NR2B是NMDAR執行調節功能的重要亞基,其磷酸化水平與NMDAR介導產生的慢性疼痛密切相關〔17〕,在NR2B亞基激活Ca2+內流之后,特定的鳥嘌呤核苷酸交換因子(GEFs)會刺激ERK的磷酸化(pERK)。pERK隨后從神經元細胞質轉位到細胞核。在細胞核中,pERK刺激核糖體激酶2,導致133絲氨酸上的環磷腺苷效應元件結合蛋白(CREB)磷酸化(pCREB)。pCREB進一步調節含有CRE的某些基因與CREB結合位點結合。通過與c-fos,神經激肽/P物質受體,腦源性神經營養因子(BDNF),降鈣素基因相關肽(CGRP)和環氧化酶(COX)-2等結合,導致傷害性感受反應的產生。這些神經調節劑會引發更多的NR2B亞基的激活,導致中樞神經系統的可塑性改變,這條途徑的最終結果是OIH和異常性疼痛的產生。本研究發現,OIH時,NMDAR亞基P-NR2B表達增加,給予NMDAR拮抗劑氯胺酮后,P-NR2B表達降低,可以逆轉OIH。

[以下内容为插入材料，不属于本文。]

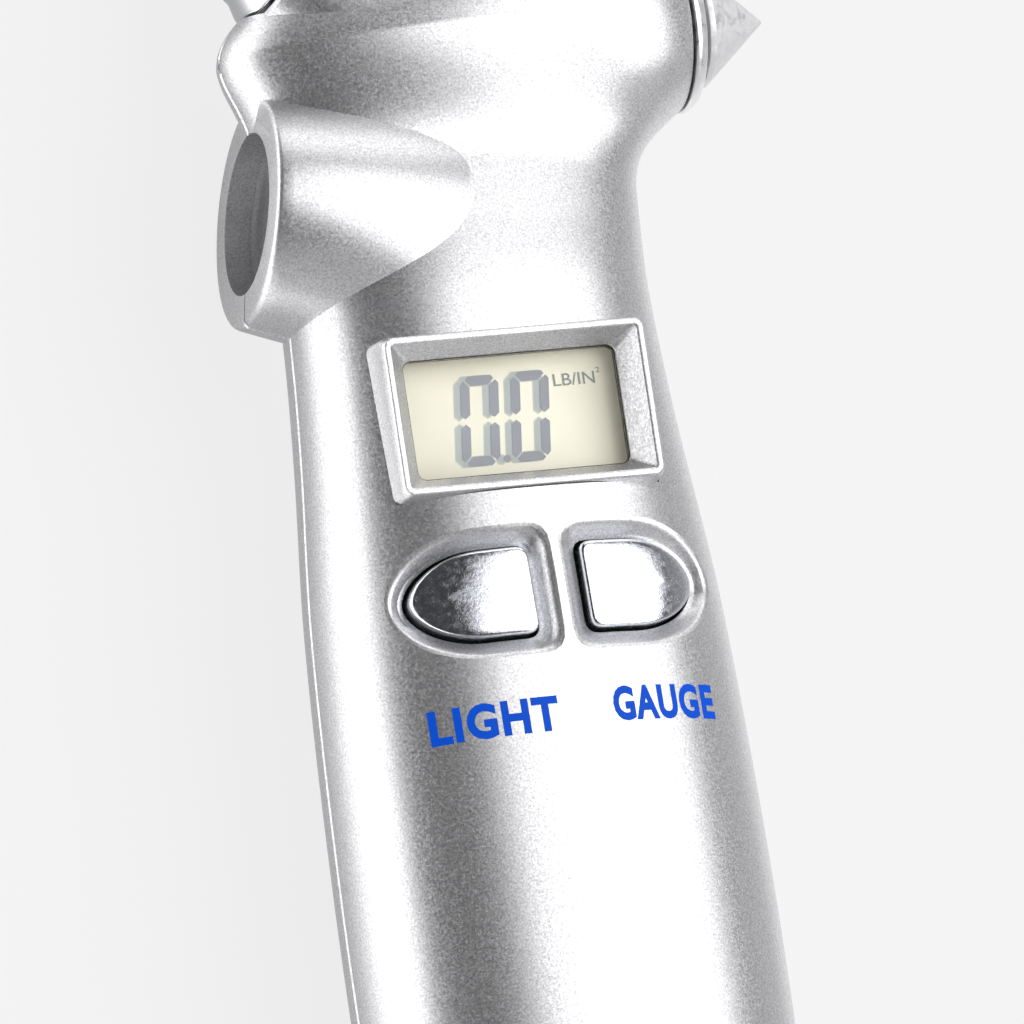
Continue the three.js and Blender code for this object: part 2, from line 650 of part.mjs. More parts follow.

已有研究表明,NR2B亞基在NMDAR調控神經元突觸可塑性中起關鍵性作用,其表達水平與NMDAR產生的興奮性突觸傳遞正相關〔18〕。本研究中,OIH大鼠CeA NMDAR mEPSCs的幅值和頻率增加,給予NMDAR拮抗劑氯胺酮后,可以減少OIH大鼠CeA NMDAR介導的mEPSCs的幅值和頻率。mEPSCs的幅值體現的是作用于突觸后膜神經遞質釋放量,而mEPSCs的頻率體現的是突觸前膜神經遞質釋放概率,該研究結果提示OIH大鼠CeA神經元間突觸傳遞功能增強,CeA神經元間可能發生了功能上的突觸可塑性,且這種改變與NMDAR有關。本研究結果證實了阿片藥物芬太尼可能通過某種途徑作用于大鼠CeA神經元上的NMDAR亞基NR2B,從而調控神經元間突觸傳遞,使CeA發生突觸可塑性,從而產生OIH。但NMDAR是通過何種途徑調控大鼠OIH的產生尚待進一步研究。